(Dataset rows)
┌──

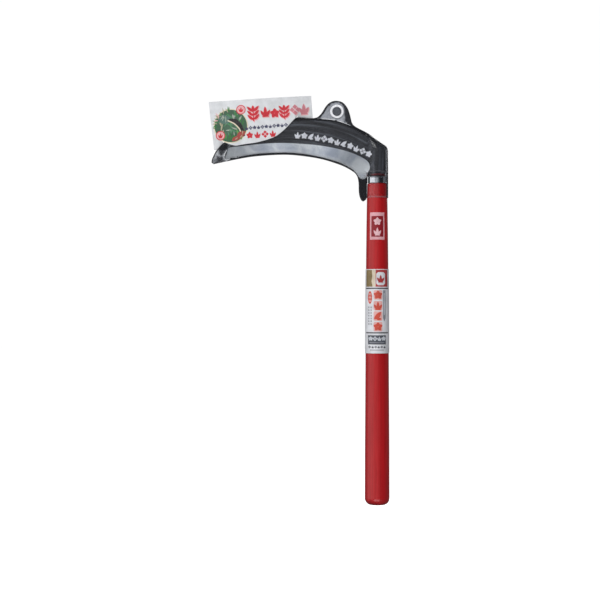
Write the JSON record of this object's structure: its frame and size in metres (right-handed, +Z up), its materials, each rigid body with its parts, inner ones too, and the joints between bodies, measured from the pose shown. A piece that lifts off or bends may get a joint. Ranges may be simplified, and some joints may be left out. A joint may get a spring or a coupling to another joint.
{
  "type": "hand sickle",
  "caption": "Hand sickle with a curved blade on a round wooden handle, in a clear blade cover that lifts off, with a paper card hung on the cover.",
  "frame": {"origin": "on the handle's axis, at the middle of the bare grip between the wrap label and the butt", "axes": "+Z up the handle's axis towards the blade, -X the way the blade reaches, -Y out of the blade's ground face"},
  "size_m": [0.2173, 0.0298, 0.4906],
  "materials": {
    "blade_steel": "black forge scale with a bright ground bevel",
    "red_lacquer": "turned hardwood under red lacquer, satin gloss",
    "chrome_band": "bright plated",
    "nail_steel": "plain wire nail",
    "label_film": "printed film, satin",
    "clear_plastic": "clear to smoky thermoformed sheet, glossy",
    "stud_dark": "moulded, satin",
    "stud_white": "moulded, glossy",
    "card_paper": "coated printed card"
  },
  "bodies": {
    "sickle": {"blade": "blade_steel", "handle": "red_lacquer", "ferrule": "chrome_band", "tang_pin": "nail_steel", "ferrule_nail": "nail_steel", "wrap_label": "label_film"},
    "blade_cover": {"cover_front": "clear_plastic", "cover_back": "clear_plastic", "stud_cap": "stud_dark", "stud_socket": "stud_dark", "stud_washer_front": "stud_white", "stud_washer_back": "stud_white"},
    "card": {"header_card": "card_paper"}
  },
  "joints": [
    {"name": "cover_lift", "type": "slide", "parent": "sickle", "child": "blade_cover", "axis": [0, 0, 1], "range_m": [0, 0.11]},
    {"name": "card_lift", "type": "slide", "parent": "blade_cover", "child": "card", "axis": [0, 0, 1], "range_m": [0, 0.06]}
  ]
}
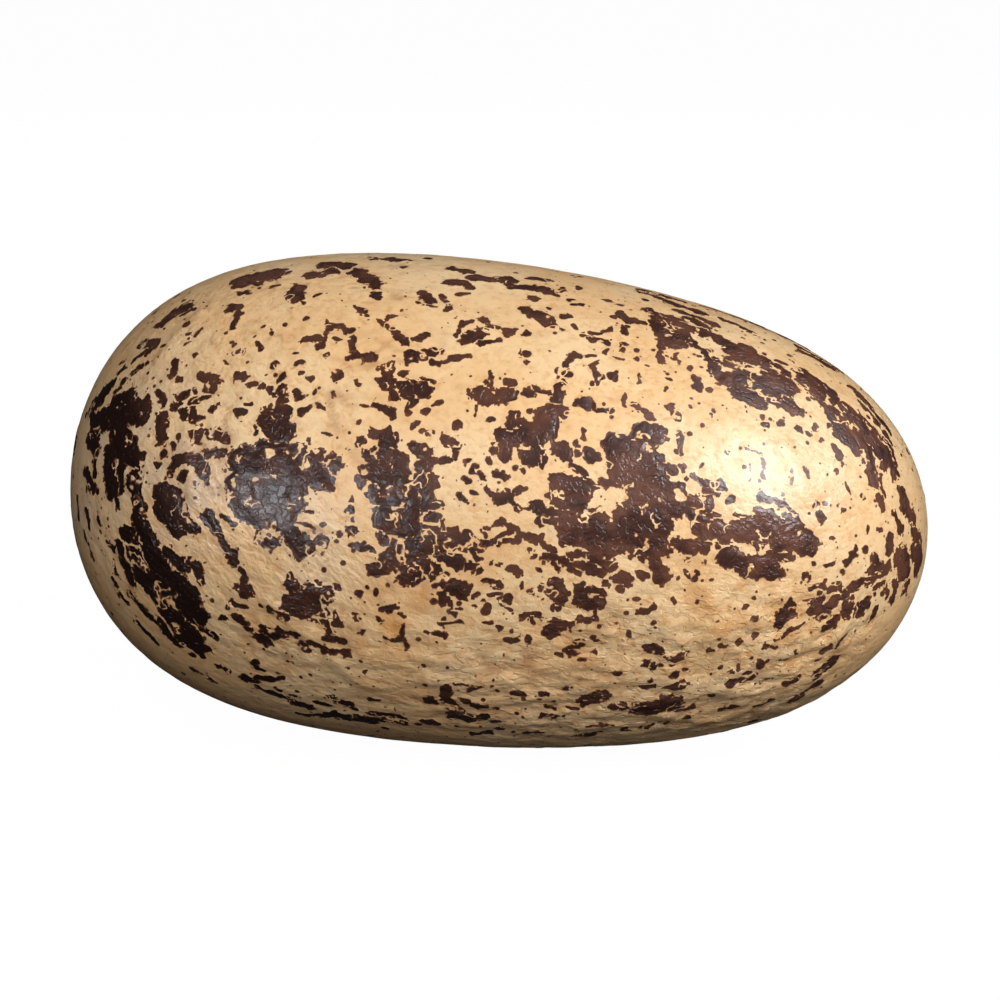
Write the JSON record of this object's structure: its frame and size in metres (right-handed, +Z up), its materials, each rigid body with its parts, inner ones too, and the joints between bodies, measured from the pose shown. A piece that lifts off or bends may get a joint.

└──

[GOAL] Return every record, word for word.

[EXERCISE SOLUTION]
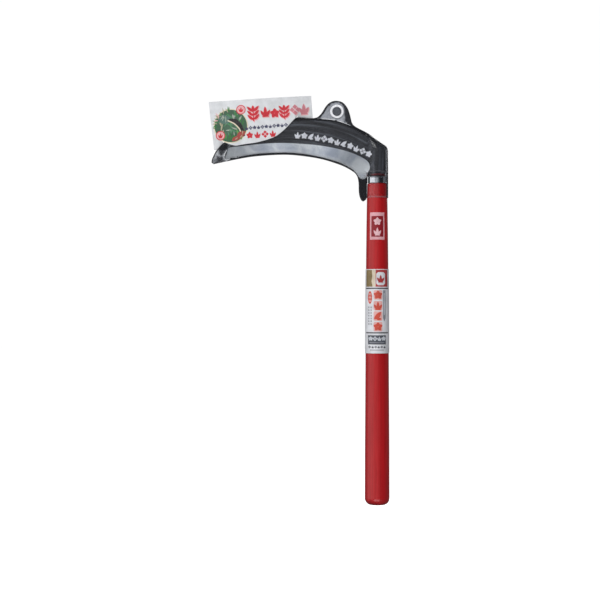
Write the JSON record of this object's structure: its frame and size in metres (right-handed, +Z up), its materials, each rigid body with its parts, inner ones too, and the joints between bodies, measured from the pose shown. A piece that lifts off or bends may get a joint. Ranges may be simplified, and some joints may be left out. A joint may get a spring or a coupling to another joint.
{
  "type": "hand sickle",
  "caption": "Hand sickle with a curved blade on a round wooden handle, in a clear blade cover that lifts off, with a paper card hung on the cover.",
  "frame": {"origin": "on the handle's axis, at the middle of the bare grip between the wrap label and the butt", "axes": "+Z up the handle's axis towards the blade, -X the way the blade reaches, -Y out of the blade's ground face"},
  "size_m": [0.2173, 0.0298, 0.4906],
  "materials": {
    "blade_steel": "black forge scale with a bright ground bevel",
    "red_lacquer": "turned hardwood under red lacquer, satin gloss",
    "chrome_band": "bright plated",
    "nail_steel": "plain wire nail",
    "label_film": "printed film, satin",
    "clear_plastic": "clear to smoky thermoformed sheet, glossy",
    "stud_dark": "moulded, satin",
    "stud_white": "moulded, glossy",
    "card_paper": "coated printed card"
  },
  "bodies": {
    "sickle": {"blade": "blade_steel", "handle": "red_lacquer", "ferrule": "chrome_band", "tang_pin": "nail_steel", "ferrule_nail": "nail_steel", "wrap_label": "label_film"},
    "blade_cover": {"cover_front": "clear_plastic", "cover_back": "clear_plastic", "stud_cap": "stud_dark", "stud_socket": "stud_dark", "stud_washer_front": "stud_white", "stud_washer_back": "stud_white"},
    "card": {"header_card": "card_paper"}
  },
  "joints": [
    {"name": "cover_lift", "type": "slide", "parent": "sickle", "child": "blade_cover", "axis": [0, 0, 1], "range_m": [0, 0.11]},
    {"name": "card_lift", "type": "slide", "parent": "blade_cover", "child": "card", "axis": [0, 0, 1], "range_m": [0, 0.06]}
  ]
}
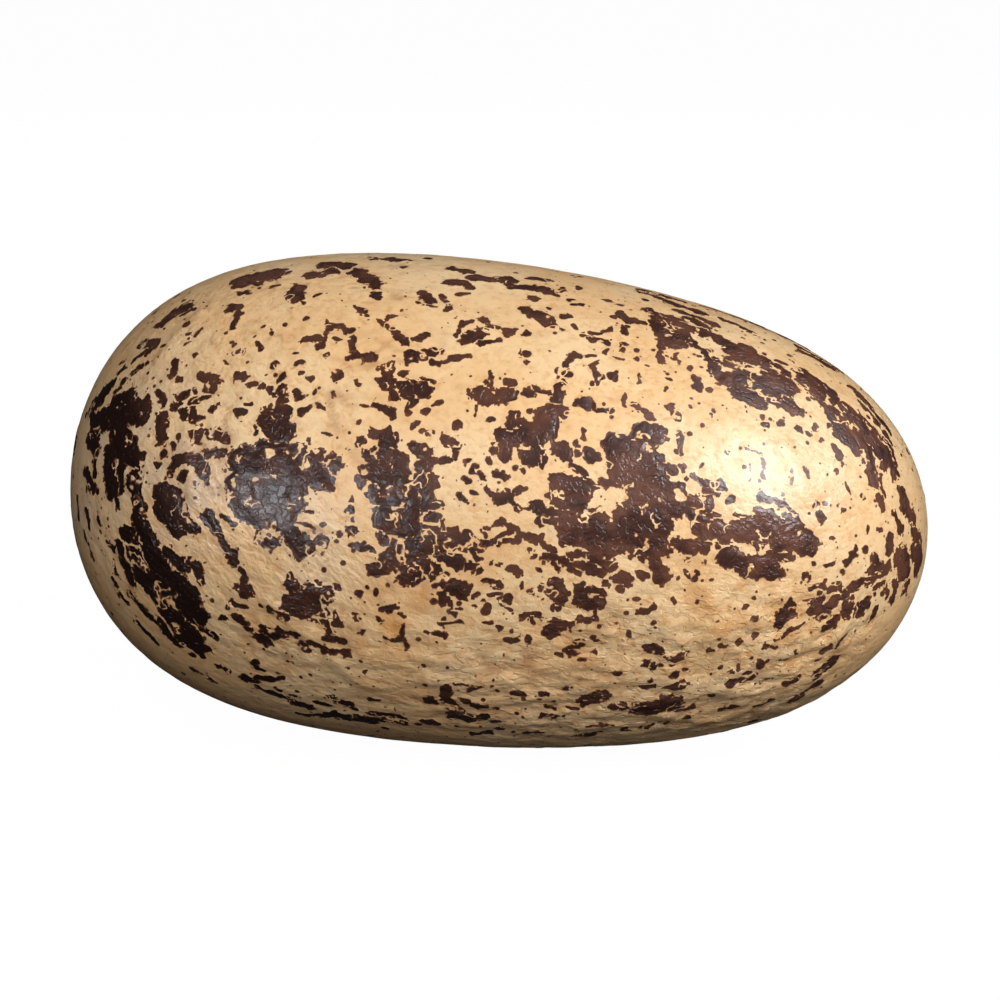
Write the JSON record of this object's structure: its frame and size in metres (right-handed, +Z up), its materials, each rigid body with its parts, inner ones too, and the joints between bodies, measured from the pose shown. A piece that lifts off or bends may get a joint.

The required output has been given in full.